夢に挫折した女性たちがスケートボードで取り戻したい景色とは? 山崎まどかが漫画『スケッチー』をレビュー

山崎まどか、漫画『スケッチー』レビュー

 スケートボードに乗れるように何度も挑戦し、上手な女の子に私はいつも嫉妬していたの。なにも恐れない精神とバランス感覚、そして12歳であること。これが上手にスケートボードに乗る条件だって学んだ

 女性たちとスケートボードの出合いを描いた『スケッチー』の1巻を読んで、すぐに思い出したのがアレクサ・チャンのエッセイ集『IT』のこのフレーズだった。

 コミックの冒頭、町の郊外でスケートボードをプッシュし、ウォールライドやオーリーを決めて疾走していく少女は、何にも縛られない“12歳であること”のスピリットそのもの。
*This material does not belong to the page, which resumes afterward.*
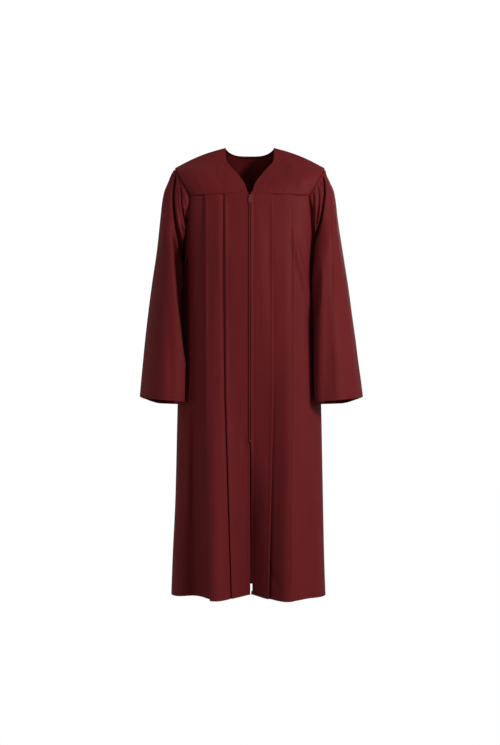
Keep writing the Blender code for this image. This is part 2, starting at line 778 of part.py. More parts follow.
def along_line(line, top, bottom):
    """The stretch of a falling line between two heights."""
    def at(z):
        index = next(i for i in range(len(line) - 1) if line[i + 1].z <= z)
        return line[index].lerp(line[index + 1], (line[index].z - z) / (line[index].z - line[index + 1].z))

    return [at(top)] + [point for point in line if bottom + SEAM < point.z < top - SEAM] + [at(bottom)]


def inward_steps(points):
    """Unit steps into the robe, square to a line, one for each of its points."""
    steps = []
    for i in range(len(points)):
        up = points[max(i - 1, 0)] - points[min(i + 1, len(points) - 1)]
        steps.append(Vector((0.0, up.z, -up.y)).normalized())
    return steps


def build_tape(side, sign, front, material):
    """A tape behind a front edge, made from that front's own points, moved in."""
    top, bottom = ZIP_TOP + TAPE_OVERRUN, ZIP_BOTTOM - TAPE_TAIL
    edges = along_line([row[0] for row in front], top, bottom)
    inner = along_line([row[1] for row in front], top, bottom)
    rows = []
    for edge, beside, step in zip(edges, inner, inward_steps(edges)):
        outer = edge.lerp(beside, (TAPE_WIDTH - abs(edge.x)) / (abs(beside.x) - abs(edge.x)))
        middle = Vector((sign * SEAM * 2, edge.y, edge.z))
        rows.append([point + step * (CLOTH / 2 + SEAM + TAPE / 2) for point in (middle, edge, outer)])
    build_wall("zip_tape_" + side, rows, material, thickness=TAPE)


def build_bar(name, line, top, bottom, half, depth, material):
    """A bar down the zip, its back just clear of the tapes."""
    points = along_line(line, top, bottom)
    rows = []
    for point, step in zip(points, inward_steps(points)):
        middle = point + step * (CLOTH / 2 - depth / 2)
        rows.append([middle + Vector((x, 0.0, 0.0)) for x in (-half, half)])
    build_wall(name, rows, material, thickness=depth)


def extrude_outline(bm, outline, axis, low, high):
    """A prism: an outline of pairs, extruded along x or y between two levels."""
    loops = []
    for level in (low, high):
        corners = [(level, a, b) if axis == "x" else (a, level, b) for a, b in outline]
        loops.append([bm.verts.new(corner) for corner in corners])
    first, second = loops
    bm.faces.new(first)
    bm.faces.new(second)
    for i in range(len(outline)):
        j = (i + 1) % len(outline)
        bm.faces.new((first[i], first[j], second[j], second[i]))
    bmesh.ops.recalc_face_normals(bm, faces=bm.faces)


def prism(name, outline, axis, low, high, material, origin, tilt, cutter=False):
    """A prism drawn in the zip's own frame: x across, -y out of the robe, z up along the zip."""
    bm = bmesh.new()
    extrude_outline(bm, outline, axis, low, high)
    piece = finish_mesh(name, bm, material)
    piece.location = origin
    piece.rotation_euler = (tilt, 0.0, 0.0)
    if cutter:
        piece.hide_render = True
        piece.display_type = "WIRE"
    return piece


def combine(piece, other, operation):
    modifier = piece.modifiers.new(other.name, "BOOLEAN")
    modifier.operation = operation
    modifier.object = other


def arc(radius_a, radius_b, centre, start, end, steps):
    """Points of an elliptic arc; angles in half turns from +a towards +b."""
    turns = [math.pi * lerp(start, end, i / steps) for i in range(steps + 1)]
    return [(centre[0] + radius_a * math.cos(t), centre[1] + radius_b * math.sin(t)) for t in turns]


def build_slider(origin, tilt, material):
    """Slider with rounded shoulders that narrows to its mouth, and the bridge for the tab."""
    outline = arc(SLIDER_HALF_TOP, SLIDER_CROWN, (0.0, -SLIDER_CROWN), 0.0, 1.0, 6)
    outline += [(-SLIDER_HALF_MOUTH, -SLIDER_LENGTH), (SLIDER_HALF_MOUTH, -SLIDER_LENGTH)]
    slider = prism("zip_slider", outline, "y", 0.0, SLIDER_DEPTH, material, origin, tilt)
    outer = arc(BRIDGE_OUTER, BRIDGE_OUTER, (TAB_SEAT, -PIVOT_DROP), 0.5, 1.5, BRIDGE_STEPS)
    inner = arc(BRIDGE_INNER, BRIDGE_INNER, (TAB_SEAT, -PIVOT_DROP), 1.5, 0.5, BRIDGE_STEPS)
    foot = SLIDER_DEPTH / 3
    ring = [(foot, outer[0][1])] + outer + [(foot, outer[-1][1]), (foot, inner[0][1])]
    ring += inner + [(foot, inner[-1][1])]
    arch = prism("bridge", ring, "x", -BRIDGE_HALF, BRIDGE_HALF, material, origin, tilt, cutter=True)
    combine(slider, arch, "UNION")


def build_tab(origin, tilt, material):
    """Pull tab: a plate with a round end, a window for the bridge and an oval grip hole."""
    top = TAB_BAR
    bottom = top - TAB_LENGTH
    shoulder = top - TAB_SHOULDER
    outline = [(-TAB_NECK, top), (TAB_NECK, top), (TAB_NECK, shoulder)]
    outline += arc(TAB_HALF, -TAB_HALF, (0.0, bottom + TAB_HALF), 0.0, 1.0, 8)
    outline += [(-TAB_NECK, shoulder)]
    half = TAB_DEPTH / 2
    tab = prism("zip_pull", outline, "y", -half, half, material, origin, tilt)
    window_top = -TAB_BAR
    window_foot = window_top - TAB_WINDOW_LENGTH
    window = [(-TAB_WINDOW_HALF, window_top), (TAB_WINDOW_HALF, window_top),
              (TAB_WINDOW_HALF, window_foot), (-TAB_WINDOW_HALF, window_foot)]
    hole = arc(GRIP_HALF, GRIP_TALL, (0.0, bottom + GRIP_RISE), 0.0, 11 / 6, 11)
    for name, shape in (("window", window), ("hole", hole)):
        cutter = prism(name, shape, "y", -3 * half, 3 * half, material, origin, tilt, cutter=True)
        combine(tab, cutter, "DIFFERENCE")


def build_zip(line, coil, paint):
    build_bar("zip_chain", line, ZIP_TOP - SLIDER_LENGTH - SEAM, ZIP_BOTTOM + STOP_HEIGHT + SEAM,
              CHAIN_HALF, CHAIN_DEPTH, coil)
    build_bar("zip_stop", line, ZIP_BOTTOM + STOP_HEIGHT, ZIP_BOTTOM,
              CHAIN_HALF + SEAM, STOP_DEPTH, coil)
    top, low = along_line(line, ZIP_TOP, ZIP_TOP - SLIDER_LENGTH)[:2]
    up = (top - low).normalized()
    tilt = -math.atan2(up.y, up.z)
    outward = Vector((0.0, -up.z, up.y))
    face = top + outward * (SLIDER_DEPTH - CLOTH / 2)
    build_slider(face, tilt, paint)
    build_tab(face - up * PIVOT_DROP - outward * TAB_SEAT, tilt, paint)


# ---------------------------------------------------------------- the robe
def main():
    for item in list(bpy.data.objects):
        bpy.data.objects.remove(item, do_unlink=True)
    robe = make_material("robe_cloth", ROBE_COLOUR, 0.62, 0.0)
    tape = make_material("zip_tape", TAPE_COLOUR, 0.75, 0.0)
    coil = make_material("zip_coil", TAPE_COLOUR, 0.45, 0.0)
    paint = make_material("zip_paint", SLIDER_COLOUR, 0.35, 0.2)

    back = build_back(robe)
    back_yoke = build_back_yoke(robe)
    fronts = []
    for side, sign in (("R", -1), ("L", 1)):
        front = build_front(side, sign, robe)
        front_yoke = build_front_yoke(side, sign, robe)
        build_sleeve(side, sign, armhole_loop(front_yoke, front, back, back_yoke, sign), robe)
        build_tape(side, sign, front[0], tape)
        fronts.append(front[0])
    build_zip(zip_line(*fronts), coil, paint)


main()
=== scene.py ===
"""Choir robe: fine cloth shells, zip, stitches, materials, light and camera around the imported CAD.

Units are metres, and millimetres in CREASES; +Z is up. The front faces -Y and +X is the wearer's left.
R and L are the wearer's.
"""

import json
import math
from collections import namedtuple

import bmesh
import bpy
import numpy as np
from mathutils import Matrix, Vector


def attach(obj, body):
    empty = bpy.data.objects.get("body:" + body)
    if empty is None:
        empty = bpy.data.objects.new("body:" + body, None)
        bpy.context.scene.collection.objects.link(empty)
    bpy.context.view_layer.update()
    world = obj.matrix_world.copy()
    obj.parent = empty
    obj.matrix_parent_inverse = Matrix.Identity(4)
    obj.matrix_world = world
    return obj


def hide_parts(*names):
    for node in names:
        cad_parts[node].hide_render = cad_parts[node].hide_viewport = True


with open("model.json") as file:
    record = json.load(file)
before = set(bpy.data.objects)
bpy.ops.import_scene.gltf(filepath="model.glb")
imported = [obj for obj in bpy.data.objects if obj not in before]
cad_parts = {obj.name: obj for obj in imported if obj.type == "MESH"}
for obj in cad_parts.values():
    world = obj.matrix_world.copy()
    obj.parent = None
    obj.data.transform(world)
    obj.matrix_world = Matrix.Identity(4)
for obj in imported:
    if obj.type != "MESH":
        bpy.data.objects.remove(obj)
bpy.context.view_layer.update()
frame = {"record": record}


def table(kind, *rows):
    return [kind(*row) for row in rows]


# ---------------------------------------------------------------- sizes, most of them shared with the CAD
SHELL = 0.0008          # the cloth here, thinner than the CAD's
UNDERLAY = 0.020        # cloth hidden in a pleat
CAD_CLOTH = 0.0020      # CLOTH in the CAD
CAD_SEAM = 0.0003       # and SEAM

SHOULDER = Vector((0.195, 0.002, -0.047))
NECK_POINT = Vector((0.0634, 0.012, 0.0075))
BACK_NECK_DEPTH = 0.058
NECK_RIDGE = 0.024
YOKE_CORNER_X = 0.151
YOKE_SEAM = -0.124
YOKE_SEAM_RISE = 0.006
BACK_SEAM = -0.135
UNDERARM = -0.300
HEM = -1.149
HEM_LIFT = 0.010
CHEST = Vector((0.0, 0.01, -0.20))
CUFF = -0.638
SLEEVE_GAP = 0.007
SLEEVE_SOFT = 0.006
YOKE_ROUND = 0.82
SHOULDER_ARCH = 0.006
CHEST_ROUND = 0.010
OPENING = 0.0045
ZIP_TOP = -0.1245
ZIP_BOTTOM = -0.753
SIDE_FADE = 0.12
STEP_REACH = 0.92
BACK_RISE_REACH = 0.19

Body = namedtuple("Body", "z right left front back power")
BODY = table(
    Body,
    (-0.120, 0.165, 0.165, 0.085, 0.098, 3.0),
    (-0.200, 0.167, 0.167, 0.108, 0.114, 2.8),
    (-0.300, 0.170, 0.171, 0.124, 0.126, 2.5),
    (-0.450, 0.178, 0.177, 0.130, 0.134, 2.4),
    (-0.650, 0.186, 0.184, 0.132, 0.140, 2.4),
    (-0.900, 0.192, 0.189, 0.132, 0.150, 2.4),
    (-1.050, 0.199, 0.192, 0.131, 0.156, 2.4),
    (-1.160, 0.203, 0.196, 0.130, 0.160, 2.4))

Fold = namedtuple("Fold", "x_top x_hem reach start depth")
FRONT_FOLDS = table(
    Fold,
    (0.000, 0.000, 0.075, -0.35, -0.026),
    (-0.092, -0.086, 0.060, -0.40, 0.025),
    (-0.140, -0.138, 0.050, -0.35, -0.018),
    (0.110, 0.102, 0.062, -0.40, 0.031))
BACK_FOLDS = table(
    Fold,
    (0.000, 0.000, 0.065, -0.40, -0.020),
    (-0.086, -0.094, 0.058, -0.35, 0.022),
    (0.084, 0.092, 0.060, -0.35, 0.024))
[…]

しかし『スケッチー』で描かれているのは魅力的なスケートボードのカルチャーからも、“12歳であること”からも一見すると遠い女性たちだ。

 主人公の川住憧子はレンタルショップの社員。31歳という設定だが、女子校時代の友人たちが体現する華やかさや、成熟、社会的な成功とはかけ離れている。自分よりも若い子たちが働く職場でも、学生時代の友人との女子会でも、どこか居心地が悪そうだ。脚本家志望の恋人がいるが、二人はどこか噛み合っていない。この彼氏の倉持怜の描写にはリアリティがある。『天才作家の妻』や『スパイダーマン:スパイダーバース』といった作品について蕩々と批評する様を見れば、彼がクリエイターの側の人間になれないことは明らかだ。自分から何か行動する前に、様々な理由を言い訳にしてストップをかけてしまうタイプ。憧子にも恐らく似たようなところがあり、それ故に将来性のない彼との付き合いをずるずる続けているのだろう。

 そんな彼女の前に鮮やかなオーリーを決めて、ガールズ・スケーターが降り立つ。

 自由が、スケートボードに乗った少女の形をして現れた。その時に憧子の胸に去来した思い出の風景はまだ物語の中では謎のままだが、彼女がその頃に風を切るような感覚を抱いていたのは分かる。それは恐らく、ひとりの少女によって彼女にもたらされたものだった。